Find pairs of statistics $\maj_\mu(\cdot)$ and $\inv_\mu(\cdot)$ on standard Young tableaux, such that

$\macdonaldH_{\mu}(\xvec;q,t) = \sum_{T \in \SYT(n)} q^{\inv_\mu(T)} t^{\maj_\mu(T)} \schurS_{sh(T)}(\xvec).$

This would give a combinatorial proof that the modified Macdonald–Kostka coefficients $\tilde{K}_{\lambda\mu}(q,t)$ — also called $qt$-Kostka coefficients — are elements in $\setN[q,t].$ These coefficients are defined via the relation

$\macdonaldH_{\mu}(\xvec;q,t) = \sum_{\lambda} \tilde{K}_{\lambda\mu}(q,t) \schurS_{\lambda}(\xvec).$

Note that $\tilde{K}_{\lambda\mu}(1,1) = f^\lambda,$ the number of standard Young tableaux.

$qt$-Kostka polynomials

The following properties can be found in [p.32, Hag07].

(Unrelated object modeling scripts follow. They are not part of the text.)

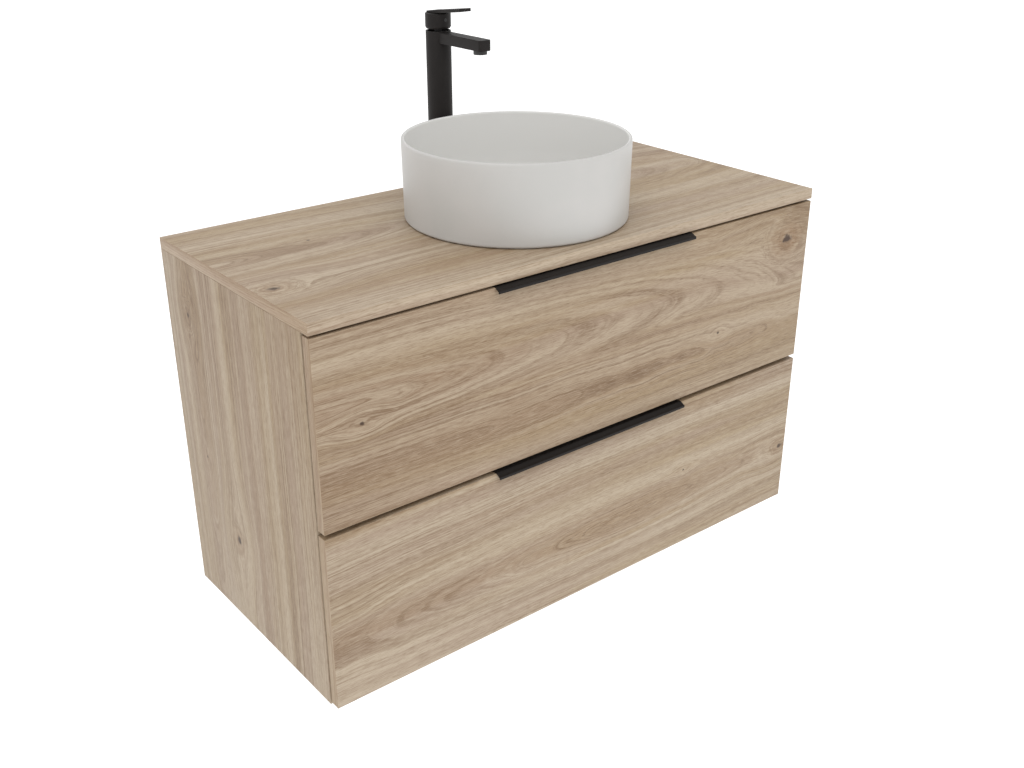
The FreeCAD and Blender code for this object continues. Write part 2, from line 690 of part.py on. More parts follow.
def waste():
    """A click-clack waste: flanged body with a guide for the plug's stem, gasket, nut and plug."""
    tube = turning("WasteTube", [
        ("waste_flange_radius", "0"), ("waste_flange_radius", "waste_flange_edge"),
        ("waste_flange_radius - waste_flange_bevel", "waste_flange_height"),
        ("waste_mouth_radius", "waste_flange_height"),
        ("waste_bore + 2", "0 - waste_funnel_depth / 2"), ("waste_bore", "0 - waste_funnel_depth"),
        ("waste_bore", "0 - waste_length"), ("waste_tail_radius", "0 - waste_length"),
        ("waste_tail_radius", "0 - waste_thread_length"), ("waste_thread_radius", "0 - waste_thread_length"),
        ("waste_thread_radius", "0")])
    place(tube, "0", BASIN_Y, SEAT_Z)
    guide = ring("StemGuide", "plug_stem_radius + 2 * fit", "guide_radius", "guide_height")
    place(guide, "0", BASIN_Y, f"{SEAT_Z} - guide_depth")
    ribs = []
    for number in range(3):
        angle = 120 * number + 90
        start = "(guide_radius - guide_rib / 2)"
        rib = box(f"GuideRib{number}", "0", "0", "0", f"waste_bore - {start} + 0.5", "guide_rib",
                  "guide_rib_height")
        place(rib, f"{start} * cos({angle}) + guide_rib / 2 * sin({angle})",
              f"{BASIN_Y} + {start} * sin({angle}) - guide_rib / 2 * cos({angle})",
              f"{SEAT_Z} - guide_depth + guide_rib",
              FreeCAD.Rotation(FreeCAD.Vector(0, 0, 1), angle))
        ribs.append(rib)
    node(fuse("WasteBody", tube, guide, *ribs), "waste_body")
    gasket = ring("WasteGasket", "waste_thread_radius + 4 * fit", "waste_nut_radius + 2", "gasket_thickness")
    node(place(gasket, "0", BASIN_Y, f"{UNDERSIDE} - gasket_thickness"), "waste_gasket")
    nut = ring("WasteNut", "waste_thread_radius + fit", "waste_nut_radius", "waste_nut_height")
    node(place(nut, "0", BASIN_Y, f"{UNDERSIDE} - gasket_thickness - waste_nut_height"), "waste_nut")
    plug = turning("Plug", [
        ("0", "plug_bottom"), ("plug_radius", "plug_bottom"), ("plug_radius", "plug_edge"),
        ("plug_radius - 2", "plug_shoulder"), ("0", "plug_top")])
    round_off(plug, "1", circle_at("plug_radius", "plug_edge"), "PlugEdge")
    place(plug, "0", BASIN_Y, SEAT_Z)
    stem = rod("PlugStem", "0", BASIN_Y, f"{SEAT_Z} + plug_edge - 0.3 - plug_stem_length",
               "plug_stem_radius", "plug_stem_length")
    node(fuse("PlugCap", plug, stem), "plug_cap")
    seal = ring("PlugSeal", "plug_stem_radius + 0.02", "plug_seal_radius", "3")
    node(place(seal, "0", BASIN_Y, f"{SEAT_Z} - 0.5"), "plug_seal")


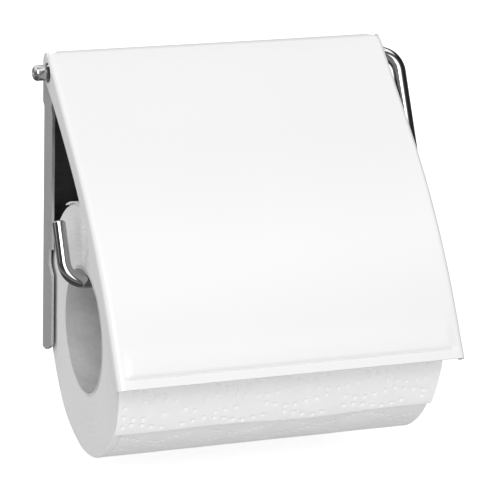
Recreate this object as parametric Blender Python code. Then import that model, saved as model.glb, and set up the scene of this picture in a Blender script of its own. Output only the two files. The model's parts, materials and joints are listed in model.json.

We have that the modified Kostka coefficients are $\tilde{K}_{\lambda\mu}(q,t) = t^{n(\mu)}K_{\lambda \mu}(q,1/t)$

Recall that the $qt$-Kostka polynomials $K_{\lambda \mu}(q,t)$ have the following properties:

$K_{\lambda \mu}(0,t) = K_{\lambda \mu}(t) = \sum_{T \in \SSYT(\lambda,\mu)} t^{\charge(T)}.$

and thus $K_{\lambda \mu}(0,1) = K_{\lambda \mu}.$ We also define the cocharge polynomial,

$\tilde{K}_{\lambda \mu}(t) = t^{n(\mu)}K_{\lambda \mu}(1/t) \sum_{T \in \SSYT(\lambda,\mu)} t^{\cocharge(T)}.$

Also, $\tilde{K}_{\lambda\mu}(1,1) = K_{\lambda\mu}(1,1) = f^{\lambda},$ the number of standard Young tableaux of shape $\lambda.$

Then there are the following symmetries:

\begin{align} K_{\lambda,\mu}(q,t) &= t^{n(\mu)} q^{n(\mu')} K_{\lambda',\mu}(1/q,1/t) \\ K_{\lambda,\mu}(q,t) &= K_{\lambda',\mu'}(t,q)\\ % \tilde{K}_{\lambda',\mu}(q,t) &= t^{n(\mu)} q^{n(\mu')} \tilde{K}_{\lambda',\mu}(1/q,1/t) \\ \tilde{K}_{\lambda,\mu}(q,t) &= \tilde{K}_{\lambda,\mu'}(t,q)\\ \end{align}

General diagrams

In [Ban07], J. Bandlow studies more general shapes, in particular skew shapes.

Macdonald cumulants

A generalization of the $qt$-Kostka coefficients are defined in [Doł19], which are related to a certain Schur-positivity problem, generalizing the Schur positivity of the modified Macdonald polynomials.

Non-commutative Macdonald polynomials

In [BZ05], the authors introduce a non-commutative family of symmetric functions with properties similar to those of the modified Macdonald polynomials.